K-Means vs DBSCAN vs Hierarchical Clustering: A Quick Comparison
Feature | K-Means | DBSCAN | Hierarchical Clustering |
---|---|---|---|
Number of Clusters | Requires predefined 'k' | Doesn't require predefined number of clusters | Doesn't require predefined number of clusters |
Cluster Shape | Assumes spherical clusters | Discovers clusters with arbitrary shapes | Can discover clusters with various shapes |
Noise Handling | Sensitive to noise | Identifies noise points | Sensitive to noise |
Scalability | Scales well to large datasets | Moderate scalability | Less scalable for very large datasets |
Parameter Sensitivity | Sensitive to initial centroid placement | Sensitive to epsilon and minPts |
Sensitive to distance metric and linkage |
Computational Complexity | Relatively low | Moderate | High for large datasets |
Output | Cluster assignments for each data point | Cluster assignments and noise points | Dendrogram (hierarchy of clusters) |
Choosing the Right Algorithm
So, which clustering algorithm should you choose?

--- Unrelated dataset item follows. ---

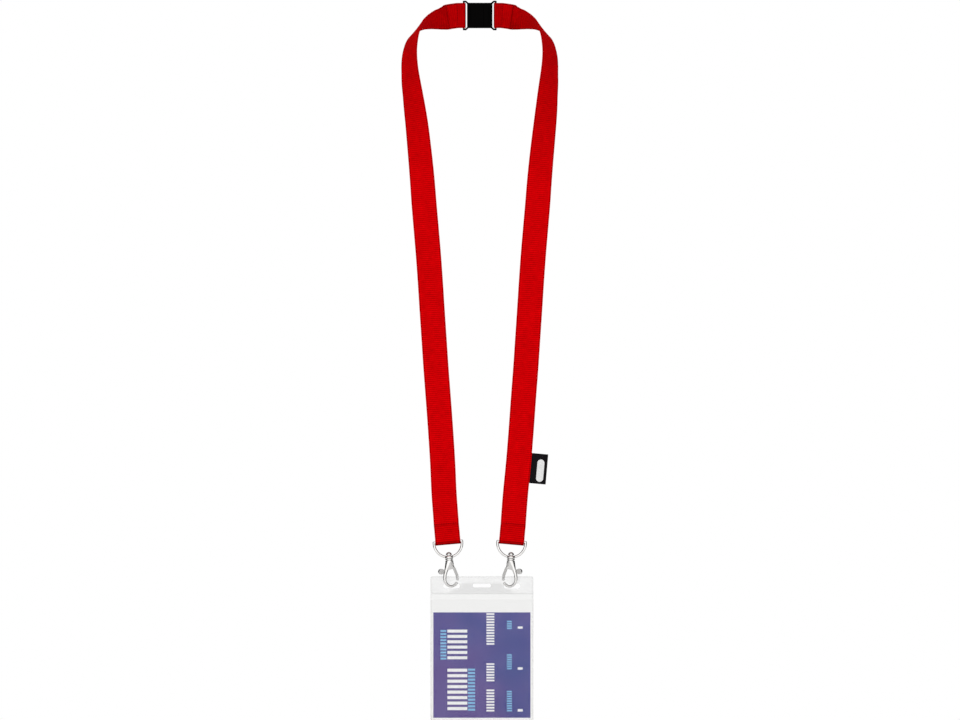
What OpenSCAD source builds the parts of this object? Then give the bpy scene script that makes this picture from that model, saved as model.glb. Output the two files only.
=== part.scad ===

It really depends on your data and your goals. If you have a large dataset with well-defined, spherical clusters and you know the number of clusters you're looking for, K-Means is a great choice. If you have data with complex shapes and varying densities, and you don't know the number of clusters, DBSCAN might be a better fit. And if you want to explore the hierarchical relationships between your data points and you don't mind the computational cost, Hierarchical Clustering is a powerful option.
Remember, guys, the best way to choose the right algorithm is to experiment and see what works best for your specific data. Don't be afraid to try different algorithms and parameter settings. Data analysis is an iterative process, and the more you explore, the better you'll understand your data and the more valuable insights you'll uncover. Happy clustering!